• **What the task requires**
Copy each line in the data that includes the word "pose".

--- begin Material for this task ---

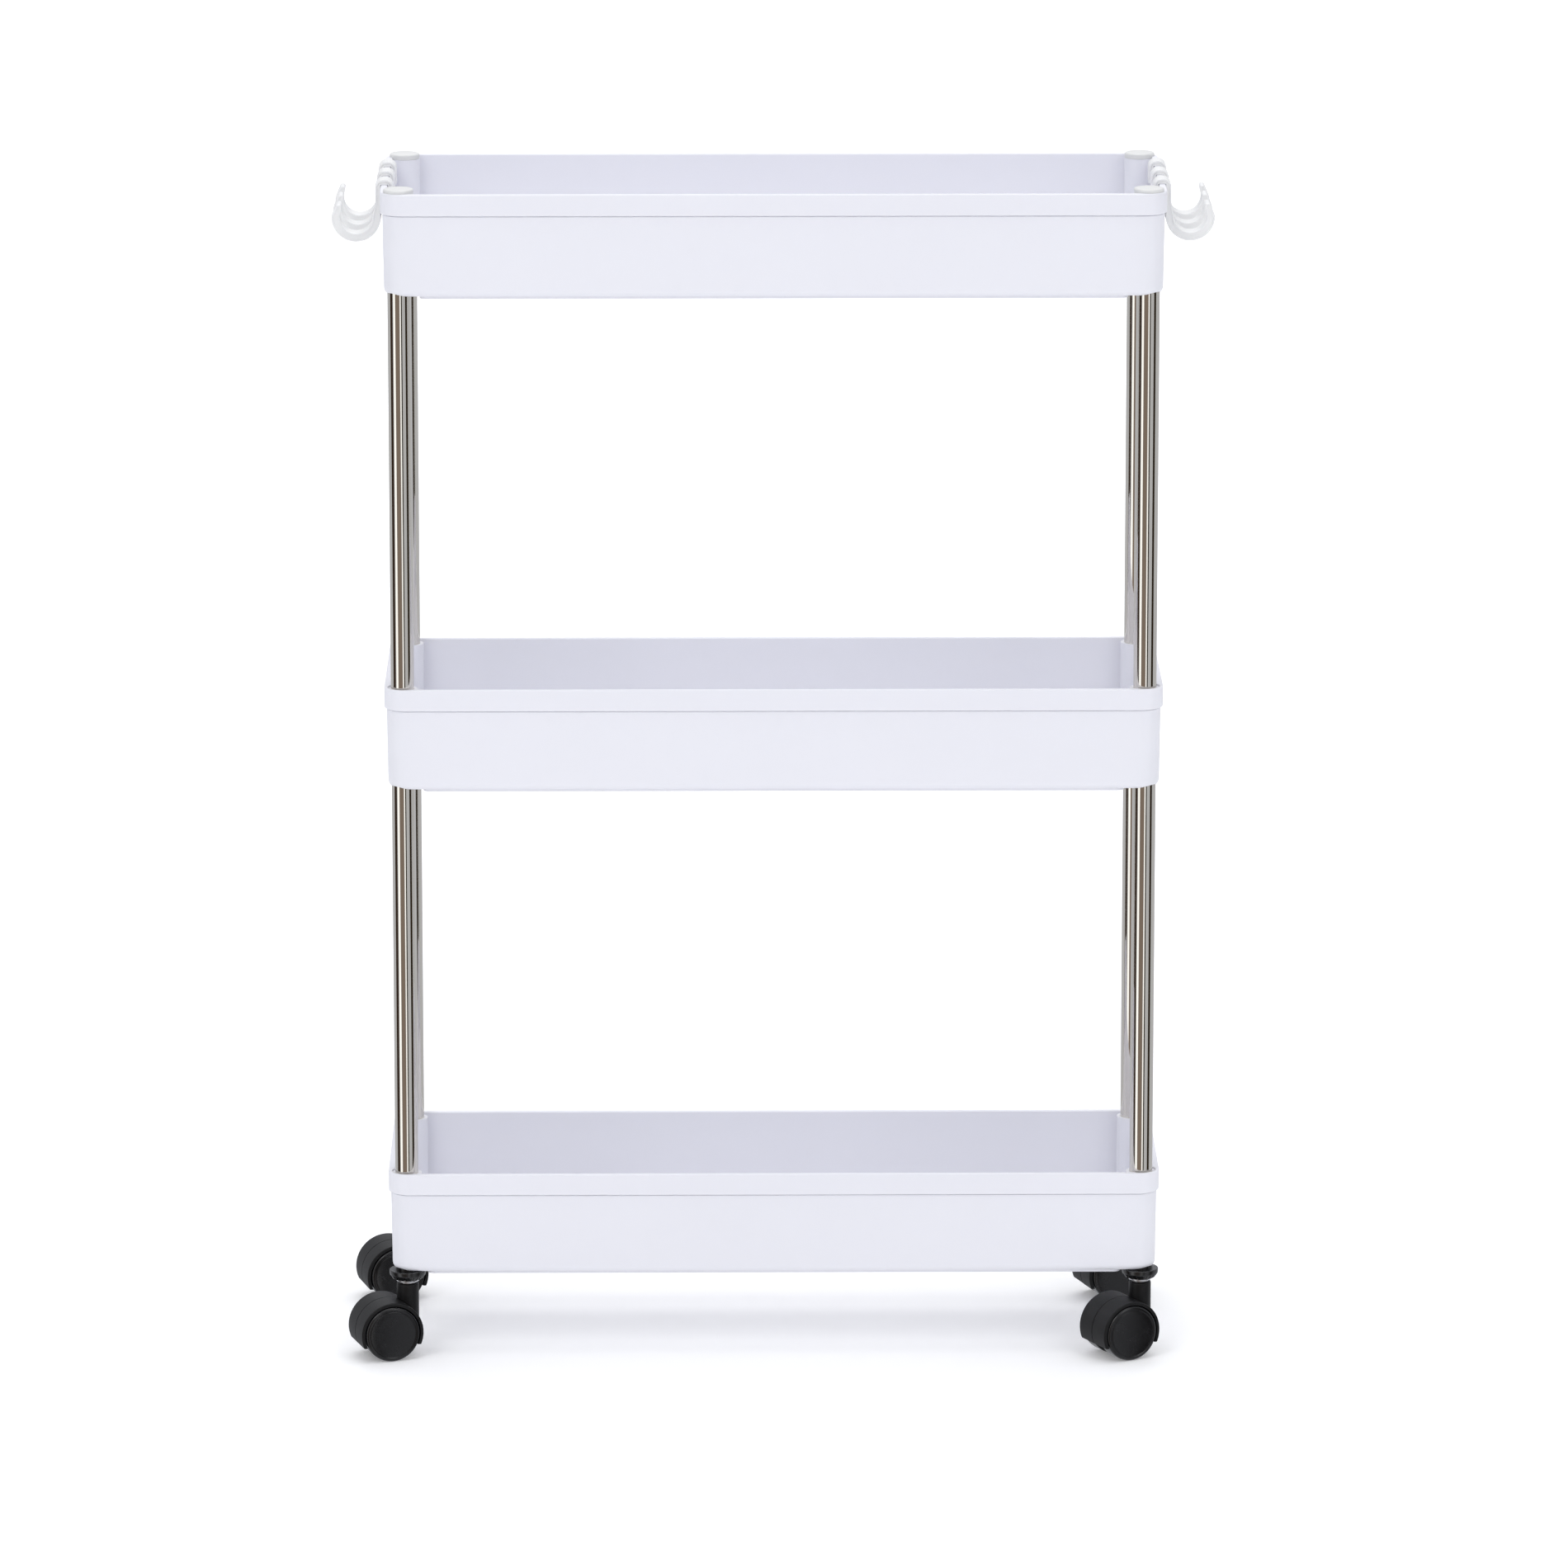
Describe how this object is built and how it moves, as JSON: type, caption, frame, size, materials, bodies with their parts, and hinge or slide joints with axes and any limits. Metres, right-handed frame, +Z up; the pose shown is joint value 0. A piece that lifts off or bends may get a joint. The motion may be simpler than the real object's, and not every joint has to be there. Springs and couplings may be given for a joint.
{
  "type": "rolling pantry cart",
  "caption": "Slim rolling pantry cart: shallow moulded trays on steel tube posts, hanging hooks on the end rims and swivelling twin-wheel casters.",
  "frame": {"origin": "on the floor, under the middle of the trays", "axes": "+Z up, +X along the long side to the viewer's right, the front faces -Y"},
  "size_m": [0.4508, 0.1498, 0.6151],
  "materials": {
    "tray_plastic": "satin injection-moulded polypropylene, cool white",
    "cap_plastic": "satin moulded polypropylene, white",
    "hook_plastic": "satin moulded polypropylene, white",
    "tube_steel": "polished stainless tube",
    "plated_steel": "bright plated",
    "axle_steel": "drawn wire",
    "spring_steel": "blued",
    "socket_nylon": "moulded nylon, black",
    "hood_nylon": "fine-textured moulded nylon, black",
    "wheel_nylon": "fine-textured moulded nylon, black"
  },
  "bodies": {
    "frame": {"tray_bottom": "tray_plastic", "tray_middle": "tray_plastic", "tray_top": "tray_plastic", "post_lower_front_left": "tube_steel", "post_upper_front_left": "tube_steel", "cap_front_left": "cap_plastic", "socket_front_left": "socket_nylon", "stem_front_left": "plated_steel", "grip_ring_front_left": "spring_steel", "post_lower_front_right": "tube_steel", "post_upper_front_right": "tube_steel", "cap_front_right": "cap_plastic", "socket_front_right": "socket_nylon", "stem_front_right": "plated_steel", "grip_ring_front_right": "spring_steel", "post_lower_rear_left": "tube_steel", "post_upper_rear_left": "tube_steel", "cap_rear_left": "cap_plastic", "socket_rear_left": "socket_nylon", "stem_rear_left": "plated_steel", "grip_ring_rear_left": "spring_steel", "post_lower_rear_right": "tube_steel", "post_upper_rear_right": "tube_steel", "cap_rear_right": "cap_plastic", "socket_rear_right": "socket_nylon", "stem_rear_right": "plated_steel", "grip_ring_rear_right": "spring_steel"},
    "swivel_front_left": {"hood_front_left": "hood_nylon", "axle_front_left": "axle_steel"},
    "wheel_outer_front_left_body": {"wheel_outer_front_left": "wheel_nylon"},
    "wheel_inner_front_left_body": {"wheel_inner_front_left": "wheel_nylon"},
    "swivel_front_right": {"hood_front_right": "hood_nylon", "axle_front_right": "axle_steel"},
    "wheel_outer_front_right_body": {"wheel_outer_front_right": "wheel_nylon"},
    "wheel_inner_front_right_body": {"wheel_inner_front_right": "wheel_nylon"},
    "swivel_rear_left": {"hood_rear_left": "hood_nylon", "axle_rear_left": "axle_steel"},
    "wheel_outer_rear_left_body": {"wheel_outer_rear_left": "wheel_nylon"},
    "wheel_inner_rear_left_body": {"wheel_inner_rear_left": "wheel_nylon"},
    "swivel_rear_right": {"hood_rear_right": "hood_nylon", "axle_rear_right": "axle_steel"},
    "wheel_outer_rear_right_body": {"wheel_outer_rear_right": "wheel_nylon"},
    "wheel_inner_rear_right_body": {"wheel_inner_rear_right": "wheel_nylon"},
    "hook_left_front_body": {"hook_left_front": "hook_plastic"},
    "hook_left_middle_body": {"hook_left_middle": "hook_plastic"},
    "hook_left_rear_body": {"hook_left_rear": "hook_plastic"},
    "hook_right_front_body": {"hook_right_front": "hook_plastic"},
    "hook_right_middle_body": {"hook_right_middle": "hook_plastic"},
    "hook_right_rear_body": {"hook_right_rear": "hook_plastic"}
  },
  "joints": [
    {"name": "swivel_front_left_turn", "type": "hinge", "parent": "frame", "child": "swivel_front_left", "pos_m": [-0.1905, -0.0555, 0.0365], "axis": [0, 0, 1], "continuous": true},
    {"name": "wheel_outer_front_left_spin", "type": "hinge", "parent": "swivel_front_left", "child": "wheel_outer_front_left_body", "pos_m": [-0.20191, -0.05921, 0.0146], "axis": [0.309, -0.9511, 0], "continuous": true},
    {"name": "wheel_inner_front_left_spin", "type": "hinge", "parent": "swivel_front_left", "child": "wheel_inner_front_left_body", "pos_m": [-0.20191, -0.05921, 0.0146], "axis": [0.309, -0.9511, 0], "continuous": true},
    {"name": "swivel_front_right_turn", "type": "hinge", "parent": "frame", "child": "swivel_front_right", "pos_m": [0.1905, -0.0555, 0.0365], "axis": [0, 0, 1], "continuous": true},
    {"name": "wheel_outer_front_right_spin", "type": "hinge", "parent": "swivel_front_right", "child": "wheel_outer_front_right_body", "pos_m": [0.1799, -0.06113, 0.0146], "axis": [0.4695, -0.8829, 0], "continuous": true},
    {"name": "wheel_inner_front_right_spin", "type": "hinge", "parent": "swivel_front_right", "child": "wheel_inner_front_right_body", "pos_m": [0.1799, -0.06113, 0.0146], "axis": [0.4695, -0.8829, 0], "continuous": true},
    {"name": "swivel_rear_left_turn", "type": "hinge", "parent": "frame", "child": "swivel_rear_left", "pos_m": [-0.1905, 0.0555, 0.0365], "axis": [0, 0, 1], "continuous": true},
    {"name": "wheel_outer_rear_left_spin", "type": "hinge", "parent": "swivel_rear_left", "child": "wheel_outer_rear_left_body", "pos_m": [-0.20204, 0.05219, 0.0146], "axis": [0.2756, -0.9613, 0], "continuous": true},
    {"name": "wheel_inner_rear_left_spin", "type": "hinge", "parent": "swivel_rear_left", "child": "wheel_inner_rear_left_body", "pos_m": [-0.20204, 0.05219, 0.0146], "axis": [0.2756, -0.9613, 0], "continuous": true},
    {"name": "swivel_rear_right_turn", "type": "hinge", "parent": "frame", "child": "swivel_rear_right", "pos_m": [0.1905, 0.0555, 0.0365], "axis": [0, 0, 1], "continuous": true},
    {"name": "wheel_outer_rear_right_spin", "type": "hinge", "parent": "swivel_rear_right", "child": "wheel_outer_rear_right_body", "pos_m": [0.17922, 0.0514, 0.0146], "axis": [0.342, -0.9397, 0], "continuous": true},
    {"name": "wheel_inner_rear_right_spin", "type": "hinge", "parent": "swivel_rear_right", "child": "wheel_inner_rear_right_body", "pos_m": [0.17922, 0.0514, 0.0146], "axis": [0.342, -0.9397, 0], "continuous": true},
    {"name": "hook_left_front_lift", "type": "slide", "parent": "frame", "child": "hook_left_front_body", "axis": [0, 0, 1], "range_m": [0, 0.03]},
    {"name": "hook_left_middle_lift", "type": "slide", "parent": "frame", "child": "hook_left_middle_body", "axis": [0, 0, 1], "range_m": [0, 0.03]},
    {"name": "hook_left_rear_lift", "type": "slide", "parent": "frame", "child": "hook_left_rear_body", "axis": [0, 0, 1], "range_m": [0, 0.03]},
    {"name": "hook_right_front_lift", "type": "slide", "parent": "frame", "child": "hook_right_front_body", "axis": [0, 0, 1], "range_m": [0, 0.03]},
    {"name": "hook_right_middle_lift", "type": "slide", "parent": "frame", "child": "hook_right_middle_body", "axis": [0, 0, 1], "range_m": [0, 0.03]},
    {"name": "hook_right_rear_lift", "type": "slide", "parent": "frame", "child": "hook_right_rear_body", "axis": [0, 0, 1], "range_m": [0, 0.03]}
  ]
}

--- end Material for this task ---
--- begin Material for this task ---

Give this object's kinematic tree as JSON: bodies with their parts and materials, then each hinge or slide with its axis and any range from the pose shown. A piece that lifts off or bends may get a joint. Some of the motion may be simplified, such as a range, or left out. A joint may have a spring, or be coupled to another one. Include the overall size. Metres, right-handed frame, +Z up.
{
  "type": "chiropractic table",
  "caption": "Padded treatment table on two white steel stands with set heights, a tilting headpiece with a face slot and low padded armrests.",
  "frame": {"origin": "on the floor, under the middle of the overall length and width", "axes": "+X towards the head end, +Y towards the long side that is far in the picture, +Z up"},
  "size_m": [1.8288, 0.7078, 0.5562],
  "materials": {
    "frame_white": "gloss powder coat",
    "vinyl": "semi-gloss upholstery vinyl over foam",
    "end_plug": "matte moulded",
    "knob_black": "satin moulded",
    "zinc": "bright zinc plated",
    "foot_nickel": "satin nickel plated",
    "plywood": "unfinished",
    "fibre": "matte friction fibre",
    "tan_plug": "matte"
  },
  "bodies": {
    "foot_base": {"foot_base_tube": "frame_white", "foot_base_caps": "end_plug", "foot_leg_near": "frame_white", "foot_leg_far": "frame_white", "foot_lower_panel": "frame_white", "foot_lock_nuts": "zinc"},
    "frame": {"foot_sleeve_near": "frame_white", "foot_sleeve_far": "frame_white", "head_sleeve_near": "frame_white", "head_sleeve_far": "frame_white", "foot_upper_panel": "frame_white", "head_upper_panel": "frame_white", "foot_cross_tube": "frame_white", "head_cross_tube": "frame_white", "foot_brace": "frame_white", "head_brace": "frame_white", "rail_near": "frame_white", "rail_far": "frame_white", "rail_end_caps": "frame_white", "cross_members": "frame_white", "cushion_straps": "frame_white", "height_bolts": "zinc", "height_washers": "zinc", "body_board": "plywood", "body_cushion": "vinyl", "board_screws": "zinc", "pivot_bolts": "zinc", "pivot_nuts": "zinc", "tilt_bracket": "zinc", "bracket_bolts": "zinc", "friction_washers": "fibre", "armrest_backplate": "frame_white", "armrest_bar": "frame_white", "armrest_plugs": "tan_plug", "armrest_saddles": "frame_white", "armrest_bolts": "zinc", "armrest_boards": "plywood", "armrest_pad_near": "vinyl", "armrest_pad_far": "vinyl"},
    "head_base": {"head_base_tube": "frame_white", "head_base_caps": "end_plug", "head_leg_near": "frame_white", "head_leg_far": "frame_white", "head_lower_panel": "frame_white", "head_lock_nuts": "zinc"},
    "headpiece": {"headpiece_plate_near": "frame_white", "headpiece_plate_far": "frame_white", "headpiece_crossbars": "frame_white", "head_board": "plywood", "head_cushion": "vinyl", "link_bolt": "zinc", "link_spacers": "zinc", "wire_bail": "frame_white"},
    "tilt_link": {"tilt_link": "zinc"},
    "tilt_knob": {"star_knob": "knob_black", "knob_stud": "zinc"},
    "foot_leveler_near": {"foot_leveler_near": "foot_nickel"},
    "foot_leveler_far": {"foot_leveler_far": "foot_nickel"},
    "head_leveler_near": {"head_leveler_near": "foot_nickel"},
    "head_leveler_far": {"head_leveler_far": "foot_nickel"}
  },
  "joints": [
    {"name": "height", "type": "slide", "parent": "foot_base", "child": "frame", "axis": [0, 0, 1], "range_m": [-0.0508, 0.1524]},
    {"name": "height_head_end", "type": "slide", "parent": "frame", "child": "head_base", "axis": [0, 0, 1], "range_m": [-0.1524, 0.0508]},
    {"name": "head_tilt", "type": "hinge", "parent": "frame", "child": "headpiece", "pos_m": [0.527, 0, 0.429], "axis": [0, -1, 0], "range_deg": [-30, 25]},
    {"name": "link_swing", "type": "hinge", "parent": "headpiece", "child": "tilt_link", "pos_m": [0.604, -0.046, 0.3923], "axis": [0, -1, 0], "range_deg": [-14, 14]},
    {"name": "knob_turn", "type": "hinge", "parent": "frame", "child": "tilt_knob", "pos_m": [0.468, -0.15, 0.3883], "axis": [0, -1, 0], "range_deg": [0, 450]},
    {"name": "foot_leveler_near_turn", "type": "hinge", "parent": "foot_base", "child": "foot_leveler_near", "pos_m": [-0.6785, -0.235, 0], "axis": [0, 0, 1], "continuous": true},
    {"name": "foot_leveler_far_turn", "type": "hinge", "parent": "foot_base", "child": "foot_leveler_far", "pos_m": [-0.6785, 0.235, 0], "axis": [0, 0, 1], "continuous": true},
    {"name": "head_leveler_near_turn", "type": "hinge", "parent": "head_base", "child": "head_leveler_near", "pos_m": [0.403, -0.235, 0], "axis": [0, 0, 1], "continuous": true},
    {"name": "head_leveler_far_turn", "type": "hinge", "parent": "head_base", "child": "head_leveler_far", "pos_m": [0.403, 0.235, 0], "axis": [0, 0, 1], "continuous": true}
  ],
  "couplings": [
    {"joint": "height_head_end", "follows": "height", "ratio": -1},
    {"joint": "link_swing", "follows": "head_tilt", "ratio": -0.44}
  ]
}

--- end Material for this task ---
--- begin Material for this task ---

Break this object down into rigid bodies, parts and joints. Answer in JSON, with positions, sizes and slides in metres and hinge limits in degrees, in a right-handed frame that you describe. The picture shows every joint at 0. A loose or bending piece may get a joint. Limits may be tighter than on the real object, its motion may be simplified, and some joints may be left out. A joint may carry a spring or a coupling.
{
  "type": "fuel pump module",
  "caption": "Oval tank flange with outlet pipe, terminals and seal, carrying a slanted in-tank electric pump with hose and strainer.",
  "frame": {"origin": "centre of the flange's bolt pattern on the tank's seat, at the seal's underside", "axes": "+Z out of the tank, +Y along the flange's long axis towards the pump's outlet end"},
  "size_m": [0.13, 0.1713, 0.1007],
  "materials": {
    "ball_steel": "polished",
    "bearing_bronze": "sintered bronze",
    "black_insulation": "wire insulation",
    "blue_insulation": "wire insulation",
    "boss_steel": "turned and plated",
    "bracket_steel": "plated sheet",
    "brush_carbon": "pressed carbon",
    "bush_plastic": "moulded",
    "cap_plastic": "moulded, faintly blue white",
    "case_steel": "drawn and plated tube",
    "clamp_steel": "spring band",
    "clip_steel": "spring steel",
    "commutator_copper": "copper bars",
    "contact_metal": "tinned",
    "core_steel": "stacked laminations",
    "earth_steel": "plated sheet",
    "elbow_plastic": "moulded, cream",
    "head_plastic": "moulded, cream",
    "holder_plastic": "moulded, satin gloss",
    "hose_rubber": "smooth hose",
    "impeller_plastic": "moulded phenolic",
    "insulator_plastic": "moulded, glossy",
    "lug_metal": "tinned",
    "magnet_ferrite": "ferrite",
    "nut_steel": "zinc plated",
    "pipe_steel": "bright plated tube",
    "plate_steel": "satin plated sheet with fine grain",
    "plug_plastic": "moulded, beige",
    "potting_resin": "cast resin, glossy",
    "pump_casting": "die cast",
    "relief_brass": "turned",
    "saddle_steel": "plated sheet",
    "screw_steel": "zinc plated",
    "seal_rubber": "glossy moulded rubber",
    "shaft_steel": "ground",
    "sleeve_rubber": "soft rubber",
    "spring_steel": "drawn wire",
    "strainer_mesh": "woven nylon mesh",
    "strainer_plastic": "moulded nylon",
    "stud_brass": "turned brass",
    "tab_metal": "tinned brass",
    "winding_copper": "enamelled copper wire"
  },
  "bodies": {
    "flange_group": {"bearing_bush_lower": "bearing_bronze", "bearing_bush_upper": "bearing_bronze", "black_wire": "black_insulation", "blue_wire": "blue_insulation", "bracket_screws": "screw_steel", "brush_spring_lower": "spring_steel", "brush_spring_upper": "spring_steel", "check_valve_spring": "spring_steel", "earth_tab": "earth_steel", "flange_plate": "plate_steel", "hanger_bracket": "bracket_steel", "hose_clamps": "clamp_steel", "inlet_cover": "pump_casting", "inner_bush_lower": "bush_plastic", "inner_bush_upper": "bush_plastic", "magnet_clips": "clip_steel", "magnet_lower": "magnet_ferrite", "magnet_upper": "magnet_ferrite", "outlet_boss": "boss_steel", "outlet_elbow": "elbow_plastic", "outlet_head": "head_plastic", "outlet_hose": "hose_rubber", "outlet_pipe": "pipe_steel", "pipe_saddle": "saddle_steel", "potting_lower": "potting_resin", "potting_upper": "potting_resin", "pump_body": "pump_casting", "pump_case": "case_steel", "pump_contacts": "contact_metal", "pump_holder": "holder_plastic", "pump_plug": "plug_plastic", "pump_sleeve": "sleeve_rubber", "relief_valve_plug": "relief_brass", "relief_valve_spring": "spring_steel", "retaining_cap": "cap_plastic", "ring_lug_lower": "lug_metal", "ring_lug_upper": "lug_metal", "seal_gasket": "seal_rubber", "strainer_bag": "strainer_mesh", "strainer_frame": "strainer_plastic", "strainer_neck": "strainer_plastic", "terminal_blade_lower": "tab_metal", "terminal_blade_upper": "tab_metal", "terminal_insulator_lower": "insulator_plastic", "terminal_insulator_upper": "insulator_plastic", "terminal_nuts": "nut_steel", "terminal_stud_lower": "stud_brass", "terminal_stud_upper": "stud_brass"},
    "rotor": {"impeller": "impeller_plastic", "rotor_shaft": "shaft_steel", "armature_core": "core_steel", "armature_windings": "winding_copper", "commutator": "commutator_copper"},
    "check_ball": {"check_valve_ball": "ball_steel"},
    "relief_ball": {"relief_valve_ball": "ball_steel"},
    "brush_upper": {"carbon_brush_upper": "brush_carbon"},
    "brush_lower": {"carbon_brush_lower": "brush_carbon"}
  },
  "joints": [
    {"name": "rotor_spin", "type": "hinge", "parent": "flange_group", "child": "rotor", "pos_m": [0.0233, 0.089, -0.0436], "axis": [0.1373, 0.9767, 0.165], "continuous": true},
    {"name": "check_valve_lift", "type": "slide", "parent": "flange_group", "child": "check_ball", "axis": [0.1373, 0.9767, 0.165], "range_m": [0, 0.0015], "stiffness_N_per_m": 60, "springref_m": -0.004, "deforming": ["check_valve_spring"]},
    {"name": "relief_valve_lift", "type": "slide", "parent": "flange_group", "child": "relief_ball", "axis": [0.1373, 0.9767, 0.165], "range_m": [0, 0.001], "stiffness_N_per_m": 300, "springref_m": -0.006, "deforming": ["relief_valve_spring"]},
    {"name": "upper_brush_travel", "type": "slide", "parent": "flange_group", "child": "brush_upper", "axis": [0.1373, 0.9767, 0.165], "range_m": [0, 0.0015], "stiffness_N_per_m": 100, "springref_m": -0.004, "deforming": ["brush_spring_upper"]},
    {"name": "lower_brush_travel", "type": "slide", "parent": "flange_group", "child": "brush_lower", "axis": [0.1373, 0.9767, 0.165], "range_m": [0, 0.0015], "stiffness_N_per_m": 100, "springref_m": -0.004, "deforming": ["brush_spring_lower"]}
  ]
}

--- end Material for this task ---

• **Written solution**
Describe how this object is built and how it moves, as JSON: type, caption, frame, size, materials, bodies with their parts, and hinge or slide joints with axes and any limits. Metres, right-handed frame, +Z up; the pose shown is joint value 0. A piece that lifts off or bends may get a joint. The motion may be simpler than the real object's, and not every joint has to be there. Springs and couplings may be given for a joint.
Give this object's kinematic tree as JSON: bodies with their parts and materials, then each hinge or slide with its axis and any range from the pose shown. A piece that lifts off or bends may get a joint. Some of the motion may be simplified, such as a range, or left out. A joint may have a spring, or be coupled to another one. Include the overall size. Metres, right-handed frame, +Z up.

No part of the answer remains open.